=== Input records ===
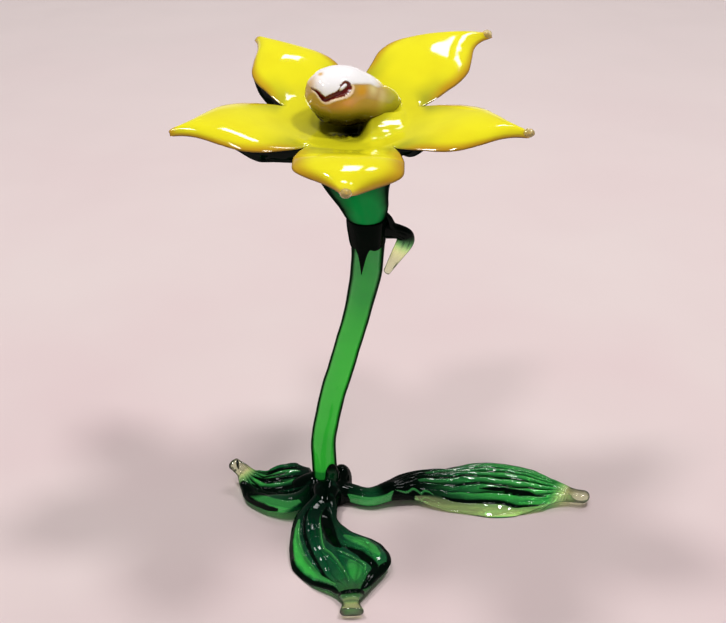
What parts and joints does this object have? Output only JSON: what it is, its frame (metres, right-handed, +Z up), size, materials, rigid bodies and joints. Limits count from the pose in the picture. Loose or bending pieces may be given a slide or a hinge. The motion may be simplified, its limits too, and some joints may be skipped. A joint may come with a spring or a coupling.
{
  "type": "glass orchid figurine",
  "caption": "Free-standing figurine of an orchid in coloured hot-worked glass: cupped bloom with a beak-like lip on a bowed stem, standing on its own spread leaves.",
  "frame": {"origin": "centre of the small flat ground under the foot knot, on the table", "axes": "+Z up; the viewer's side of the bloom and the front leaf are towards -Y; the long leaf lies along +X"},
  "size_m": [0.1787, 0.1414, 0.2091],
  "materials": {
    "green_glass": "fire-polished",
    "dark_green_glass": "fire-polished",
    "clear_glass": "fire-polished",
    "yellow_glass": "opaque, fire-polished",
    "lip_glass": "opaque, fire-polished",
    "red_glass": "opaque, fire-polished",
    "cream_glass": "opaque, fire-polished"
  },
  "bodies": {
    "root": {"leaf_right": "green_glass", "leaf_front": "green_glass", "leaf_left": "green_glass", "leaf_tip_right": "clear_glass", "leaf_tip_front": "clear_glass", "leaf_tip_left": "clear_glass", "side_leaf": "green_glass", "side_leaf_tip": "clear_glass", "foot_knot": "dark_green_glass", "stem": "green_glass", "collar": "dark_green_glass", "calyx": "dark_green_glass", "petal_bead_right": "clear_glass", "petal_bead_back_right": "clear_glass", "petal_bead_front": "clear_glass", "corolla": "yellow_glass", "lip": "lip_glass", "lip_slit": "red_glass", "lip_roll": "cream_glass"}
  },
  "joints": []
}
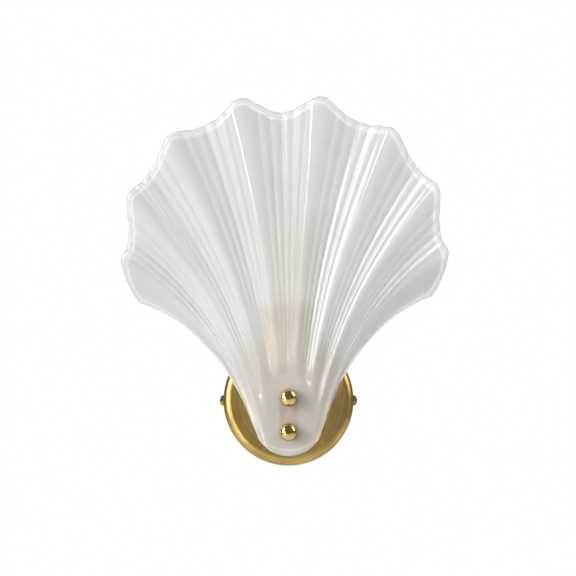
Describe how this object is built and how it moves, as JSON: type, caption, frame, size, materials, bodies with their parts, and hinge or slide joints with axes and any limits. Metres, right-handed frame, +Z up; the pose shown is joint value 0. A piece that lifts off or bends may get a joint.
===
* _Set task_
Return all the data exactly as given.

* _Expected output_
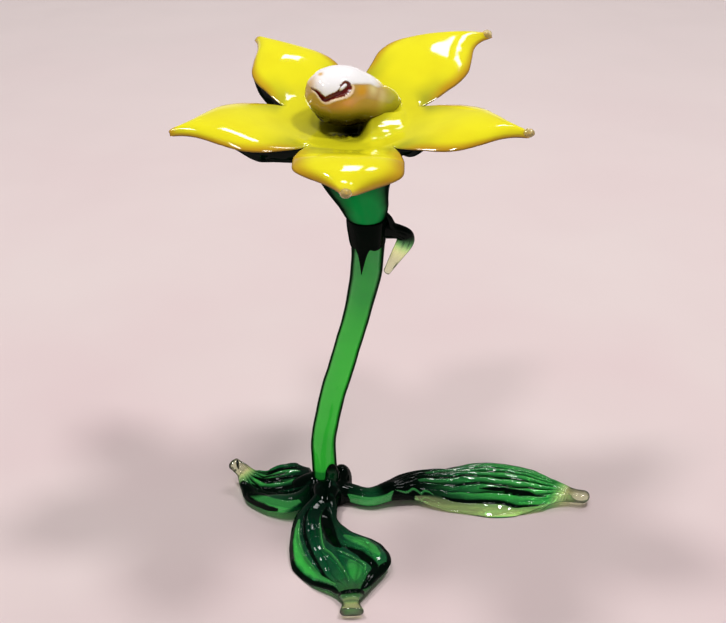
What parts and joints does this object have? Output only JSON: what it is, its frame (metres, right-handed, +Z up), size, materials, rigid bodies and joints. Limits count from the pose in the picture. Loose or bending pieces may be given a slide or a hinge. The motion may be simplified, its limits too, and some joints may be skipped. A joint may come with a spring or a coupling.
{
  "type": "glass orchid figurine",
  "caption": "Free-standing figurine of an orchid in coloured hot-worked glass: cupped bloom with a beak-like lip on a bowed stem, standing on its own spread leaves.",
  "frame": {"origin": "centre of the small flat ground under the foot knot, on the table", "axes": "+Z up; the viewer's side of the bloom and the front leaf are towards -Y; the long leaf lies along +X"},
  "size_m": [0.1787, 0.1414, 0.2091],
  "materials": {
    "green_glass": "fire-polished",
    "dark_green_glass": "fire-polished",
    "clear_glass": "fire-polished",
    "yellow_glass": "opaque, fire-polished",
    "lip_glass": "opaque, fire-polished",
    "red_glass": "opaque, fire-polished",
    "cream_glass": "opaque, fire-polished"
  },
  "bodies": {
    "root": {"leaf_right": "green_glass", "leaf_front": "green_glass", "leaf_left": "green_glass", "leaf_tip_right": "clear_glass", "leaf_tip_front": "clear_glass", "leaf_tip_left": "clear_glass", "side_leaf": "green_glass", "side_leaf_tip": "clear_glass", "foot_knot": "dark_green_glass", "stem": "green_glass", "collar": "dark_green_glass", "calyx": "dark_green_glass", "petal_bead_right": "clear_glass", "petal_bead_back_right": "clear_glass", "petal_bead_front": "clear_glass", "corolla": "yellow_glass", "lip": "lip_glass", "lip_slit": "red_glass", "lip_roll": "cream_glass"}
  },
  "joints": []
}
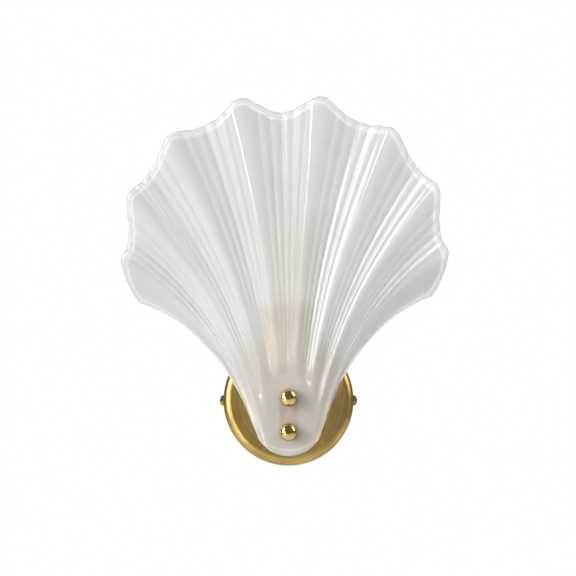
Describe how this object is built and how it moves, as JSON: type, caption, frame, size, materials, bodies with their parts, and hinge or slide joints with axes and any limits. Metres, right-handed frame, +Z up; the pose shown is joint value 0. A piece that lifts off or bends may get a joint.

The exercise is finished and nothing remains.